An example is a personal injury case with limited evidence proving negligence. If an attorney can’t prove negligence, whether intentional or unintentional, most personal injury cases are dismissed. This means the attorney has put in the work and doesn’t receive compensation.

So far, this part of HB 837 doesn’t seem so bad for clients. However, it can affect your chances of finding an attorney if your case is complex. The change in the stature now applies to any case that involves unusual circumstances. You may be hit in a crosswalk by an electric scooter. Since electric scooters are relatively uncommon in Tampa, this can count as an unusual event.

Denial of Coverage

Before the passage of HB 837, attorneys were allowed to claim fees from the court when a claim was successful. Yes, this is a form of one-way attorney fees and it’s still allowed as long as the insurance company doesn’t deny coverage.

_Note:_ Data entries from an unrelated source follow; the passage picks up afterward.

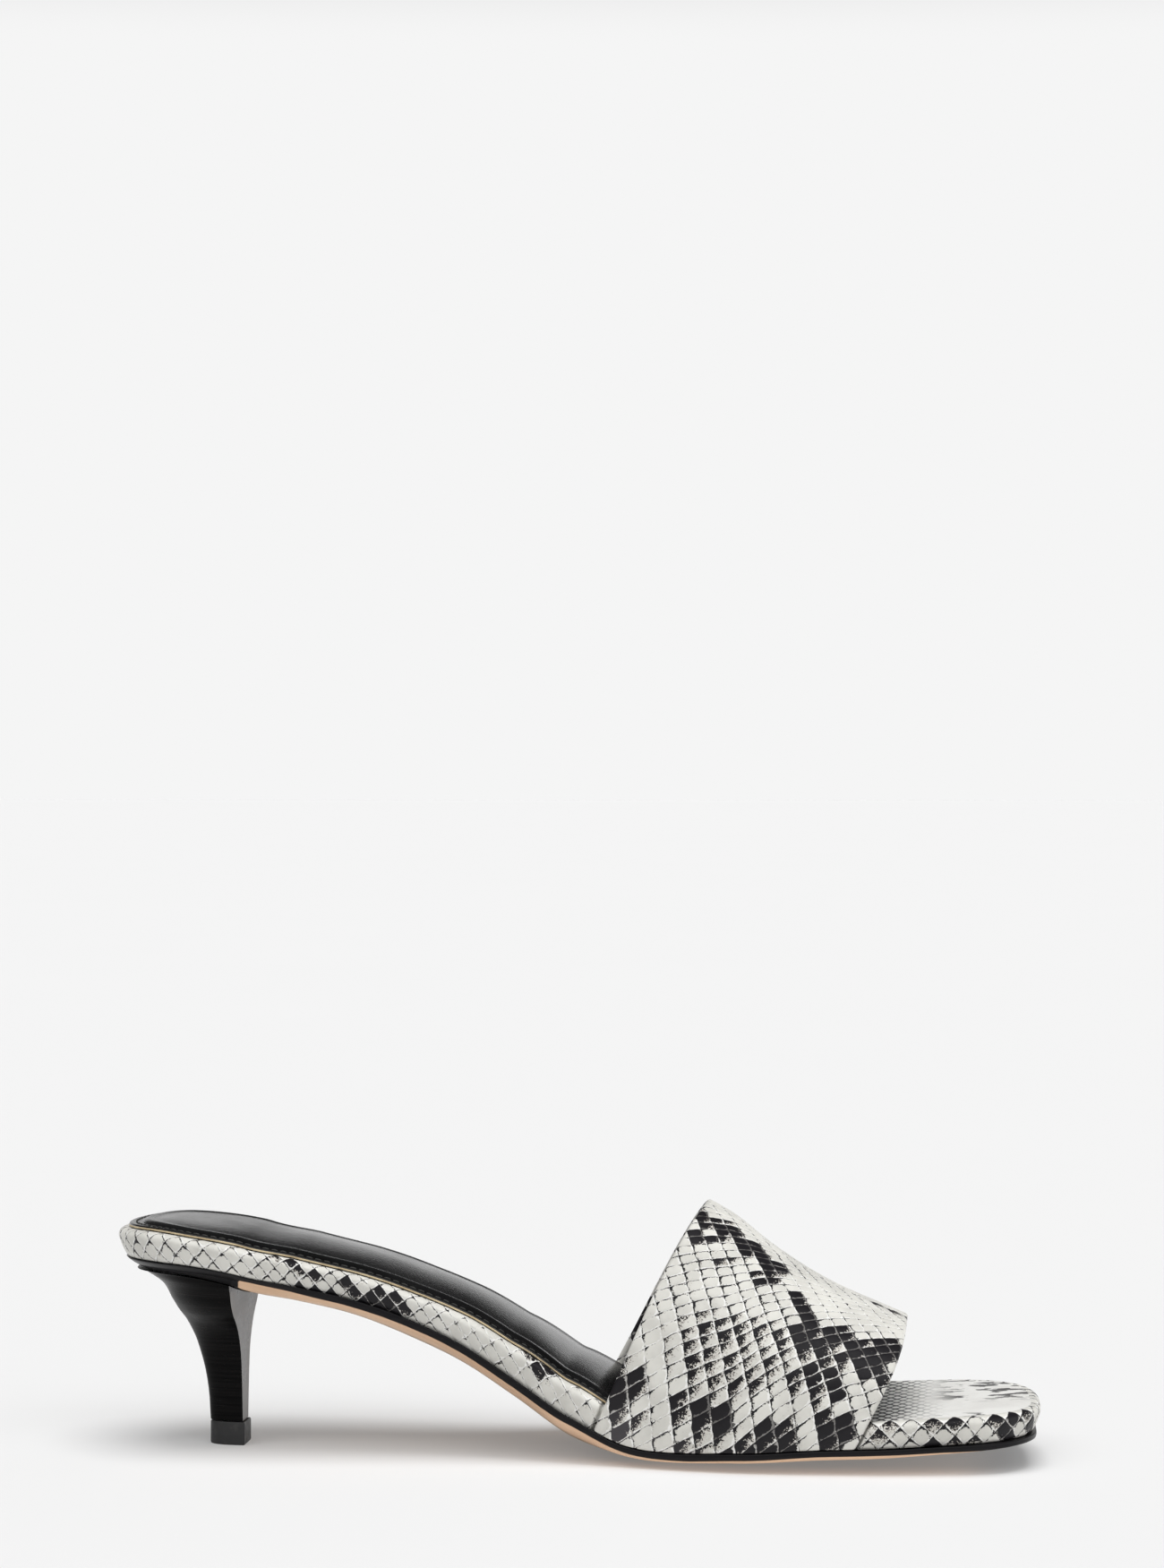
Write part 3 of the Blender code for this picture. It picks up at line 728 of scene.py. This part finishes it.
lead = times(reckon("ADD", in_u, in_v), 0.5)
centre_a = scaled(reckon("ADD", cell_u, cell_v), 0.5, 0.5)
centre_b = times(less(cell_u, cell_v), 0.5)
cell = shader_node("CombineXYZ", {0: centre_a, 1: centre_b, 2: 0.0}).outputs[0]
chance = shader_node("TexWhiteNoise", {"Vector": cell}).outputs["Value"]
out = tree.nodes.new("NodeGroupOutput")
for name, value in zip(group_outputs, (far, crown, lead, cell, chance)):
    tree.links.new(value, out.inputs[name])


def blotches(cell, rows):
    """How dark each scale is: the strongest of a few soft ovals laid over the scales"""
    darkest = 0.0
    for along, across, length, width, turn, strength in rows:
        sockets = {
            "Vector": cell,
            "Location": (along, across, 0),
            "Rotation": (0, 0, math.radians(turn)),
            "Scale": (length, width, 1),
        }
        mapped = shader_node("Mapping", sockets, vector_type="TEXTURE").outputs[0]
        reach = vector_math("LENGTH", mapped)["Value"]
        darkest = reckon("MAXIMUM", darkest, between(reach, 0.75, 1.2, strength, 0.0))
    return darkest


cream = (0.69, 0.68, 0.635)
cream_shade = (0.60, 0.59, 0.55)
# Colour of the painted highlight on the raised rims of the scales
rim_painted_highlight = (0.86, 0.855, 0.84)
warm_brown = (0.16, 0.105, 0.075)
snake_black = (0.012, 0.011, 0.013)


def swapped(vector):
    """The scales turned a quarter, so the ink starts from their other corner"""
    split = parts_of(vector)
    turned = {0: times(split[1], -1.0), 1: times(split[0], -1.0), 2: 0.0}
    return shader_node("CombineXYZ", turned).outputs[0]


def snake_finish(shader, colour, scales, grain):
    """Soft gloss and relief of the embossed leather: scales and grain, each with strength and depth"""
    link(shader, Base_Color=colour, Specular_IOR_Level=0.20)
    link(shader, Roughness=between(grain[0], 0.3, 0.7, 0.36, 0.48))
    link(shader, Normal=bump(*scales, bump(*grain)))


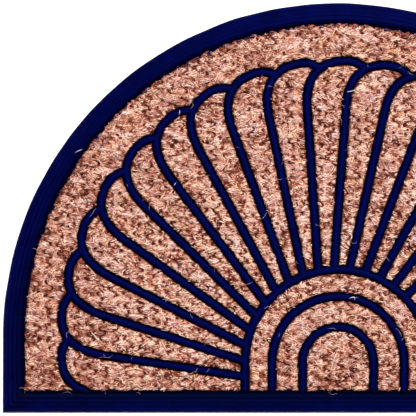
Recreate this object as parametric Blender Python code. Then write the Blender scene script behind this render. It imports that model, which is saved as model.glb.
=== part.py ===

However, insurance companies occasionally deny legitimate claims and this is when the legal process often heads to civil court. If your attorney successfully proves your claim in court, the insurance provider is required to settle the claim. However, if a legitimate claim is also denied in court, an attorney can’t pursue one-way fees, and this means the attorney isn’t compensated for the work they put into presenting your case.

With the passage of this section of HB 837, attorneys are becoming more reluctant to take on cases they’re not guaranteed to win. Some may still be willing to take on a denied legitimate claim, but only if the client can pay an upfront or hourly fee.

Tampa Attorney Fee Structures May Be Increasing

Some of the recent changes to Florida’s attorney fee structures aren’t going to affect some cases like criminal defense.

You’re still expected to pay upfront or an hourly rate. However, the same isn’t true for personal injury cases. The fee structure is changing to reflect HB 837. This means your attorney may not be willing to work on a contingency basis. They may start structuring their fees similarly to a criminal defense attorney.

This doesn’t mean foregoing legal representation in your personal injury case. Instead, you have a few more questions to ask during your initial consultation.